MEC407 wrote:I'm not being snarky when I ask these questions; I'd sincerely like to know why. Clearly it IS possible to run a 10 MPH railroad and keep at least a handful of your customers — Guilford/PAR is proof of that — but if that really is the best business model, how come more New England railroads haven't done the same thing?
They are good questions. Well, you do see examples of slow railroad like the P&W Willamantic branch (recently upgraded with taxpayer money) and the VRS' Bennington branch. CSX runs a similar amount of freight on their eastern MA branchline network at 10 mph as does PAR north of Portland.
The biggest contrast to Pan Am, SLR, probably provides the best comparison because it, as you said, runs faster and without the kind of taxpayer assistance other roads have/do receive. GRS's genesis was much different than SLR and at a very different earlier time and with a different goal for its buyers and with SLR benefiting from the deep-pocketed CN's motivation to spin off the GT; GRS/PAR (PAS)'s infrastructure lifecycle interval is quicker given the higher levels of traffic, so things manifest more quickly; GRS' starting point was no doubt below that of SLR in terms of infrastructure condition; and, lastly, GRS etc. has been a much more complicated situation given its roots, history and environment.

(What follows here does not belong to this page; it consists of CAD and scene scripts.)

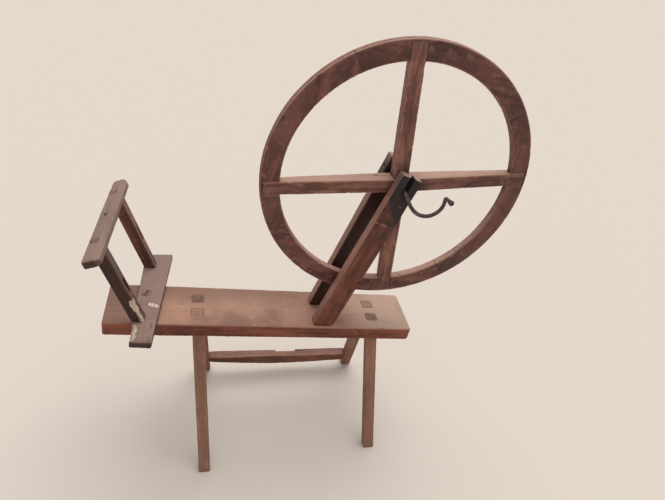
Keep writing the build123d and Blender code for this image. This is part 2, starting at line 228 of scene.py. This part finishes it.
def wood(name, grain, seed, tones, dust, dusty=0.8, marks=(), mottled=0.5, figured=0.35, seam=0.6, end=0.8):
    """Old hardwood: grain along a direction, patchy stain, worn edges, dust on what faces up.

    Each mark is a function for where it lies, its colour and its strength.
    """
    g = Graph(name)
    deep, mid, pale = tones
    place = g.coordinate("Object")
    normal = g.coordinate("Normal")
    shifted = g.place(place, location=(seed * 1.37, seed * 0.71, seed * 0.53))
    along = g.place(shifted, rotation=turned_to(grain))
    fibre_space = g.place(along, scale=(0.05, 1, 1))
    band_space = g.place(along, scale=(0.09, 1, 1))
    bands = g.noise(band_space, 34, 5, 0.6, 0.5)
    fibre = g.noise(fibre_space, 420, 3, 0.6)
    pores = g.noise(fibre_space, 1100, 2, 0.5)
    figure = g.add("TexWave", {"Vector": band_space, "Scale": 26.0, "Distortion": 9.0, "Detail": 3.0,
                               "Detail Scale": 1.6, "Detail Roughness": 0.6}, out=1, bands_direction="Y")
    patches = g.noise(shifted, 7, 4, 0.6)
    clouds = g.noise(shifted, 19, 4, 0.62)
    blotch = g.noise(shifted, 46, 4, 0.65)
    speck = g.noise(shifted, 210, 2, 0.5)

    # bare wood: growth bands, fibres, stains
    colour = g.mix(g.step(bands, 0.36, 0.66), deep, mid)
    colour = g.mix(g.times(g.step(figure, 0.45, 0.95), figured), colour, pale)
    colour = g.mix(g.times(g.step(fibre, 0.5, 0.75), 0.4), colour, scaled(deep, 0.45))
    colour = g.mix(g.times(g.step(patches, 0.42, 0.7), mottled), colour, scaled(deep, 0.6))
    colour = g.mix(g.times(g.step(clouds, 0.52, 0.68), mottled), colour, scaled(deep, 0.5))
    colour = g.mix(g.times(g.step(blotch, 0.52, 0.72), mottled * 0.7), colour, pale)
    colour = g.mix(g.times(g.step(speck, 0.66, 0.76), 0.55), colour, scaled(deep, 0.3))

    # end grain is darker and rougher
    facing = g.size(g.towards(normal, Vector(grain).normalized()))
    end_grain = g.step(facing, 0.72, 0.9)
    rings = g.add("TexWave", {"Vector": shifted, "Scale": 60.0, "Distortion": 6.0, "Detail": 3.0}, out=1)
    end_tone = g.mix(rings, scaled(deep, 0.9 * end), scaled(mid, end))
    colour = g.mix(g.times(end_grain, 0.75), colour, end_tone)

    # dust lies on what faces up, thinner where it is rubbed and on end grain
    lying = g.step(g.upward(normal), -0.08, 0.75)
    uneven = g.line(g.noise(shifted, 13, 5, 0.65), 1.3, 0.25, clamp=True)
    powder = g.times(g.times(lying, uneven), dusty)
    powder = g.times(powder, g.line(fibre, -0.35, 1.15, clamp=True))
    powder = g.times(powder, g.line(end_grain, end - 1.0, 1.0))
    film = g.times(g.step(clouds, 0.35, 0.75), 0.08 * dusty)
    colour = g.mix(g.most(powder, film), colour, dust)

    # rubbed arrises
    ragged = g.plus(g.mask("wear"), g.line(blotch, 0.9, -0.55))
    rubbed = g.times(g.step(ragged, 0.42, 0.8), g.line(end_grain, -0.7, 1.0))
    colour = g.mix(g.times(rubbed, 0.45), colour, scaled(pale, 1.3))

    # dirt in the seams, long drying cracks, fresh wood where it is torn
    snug = g.times(g.mask("joint"), g.line(blotch, 0.8, 0.4, clamp=True))
    colour = g.mix(g.times(snug, seam), colour, scaled(deep, 0.22))
    line = g.noise(g.place(along, scale=(0.035, 1, 1)), 21, 2, 0.4)
    crack = g.size(g.minus(line, 0.5))
    crack = g.times(g.step(crack, 0.0045, 0.0015), g.step(patches, 0.5, 0.56))
    colour = g.mix(g.times(crack, 0.8), colour, scaled(deep, 0.2))
    torn = g.step(g.mask("torn"), 0.2, 0.6)
    splinters = g.noise(g.place(along, scale=(0.12, 1, 1)), 330, 3, 0.6)
    fresh = g.mix(g.step(splinters, 0.35, 0.65), (0.36, 0.25, 0.19), (0.66, 0.52, 0.42))
    colour = g.mix(torn, colour, fresh)

    roughness = g.line(blotch, 0.3, 0.42)
    roughness = g.most(roughness, g.times(powder, 0.9))
    # each mark lays its colour over the wood: grease and stains, and on some pieces painted shade
    for where, tint, strength in marks:
        spread = g.times(where(g, place, normal), strength)
        colour = g.mix(spread, colour, tint)
        roughness = g.minus(roughness, g.times(spread, 0.15))
    height = g.plus(g.times(fibre, 0.55), g.times(bands, 0.5))
    height = g.minus(height, g.times(g.step(pores, 0.58, 0.7), 0.35))
    height = g.plus(height, g.times(blotch, 0.5))
    height = g.minus(height, g.times(crack, 1.2))
    height = g.plus(height, g.times(g.times(torn, splinters), 1.5))
    return g.finish(colour, roughness, height, 0.55, 0.0011, **{"Specular IOR Level": 0.3})


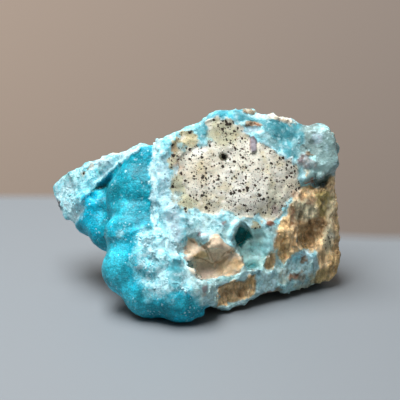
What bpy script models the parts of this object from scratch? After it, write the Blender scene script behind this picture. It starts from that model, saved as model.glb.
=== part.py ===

In terms of a business model, that's something that leadership has to decide given their goals, opportunities (including outside public or deep-pocketed-vested-interests funding), and specific situation. For PAR it's a carload system so speed isn't the importance, reliability is. So, if you markedly sped the system up would it really make a difference commercially? --- not to the point where you can justify private investments. Similarly, perhaps you can save something on crew costs and locomotive utilization but are the returns high enough that someone would want to put lots of their money there instead of somewhere else? Unlikely. And, that I think is the rub of all this: it is the basic economic situation of railroading in New England that's the "dog" determining private railroad infrastructure investment to the "tail" of a property's management's latitude in making choices, unless there's taxpayer or outside funding. So, some years from now as SLR's rail wears out, unless there's dramatic change in their economics or outside funding, you may be watching their trains, too, rolling along at a slower pace (and, hey, maybe Pan Am, down to its most-effective core, relieved of the full burden of much of the ex-B&M and having been injected with NS cash, running a little faster....).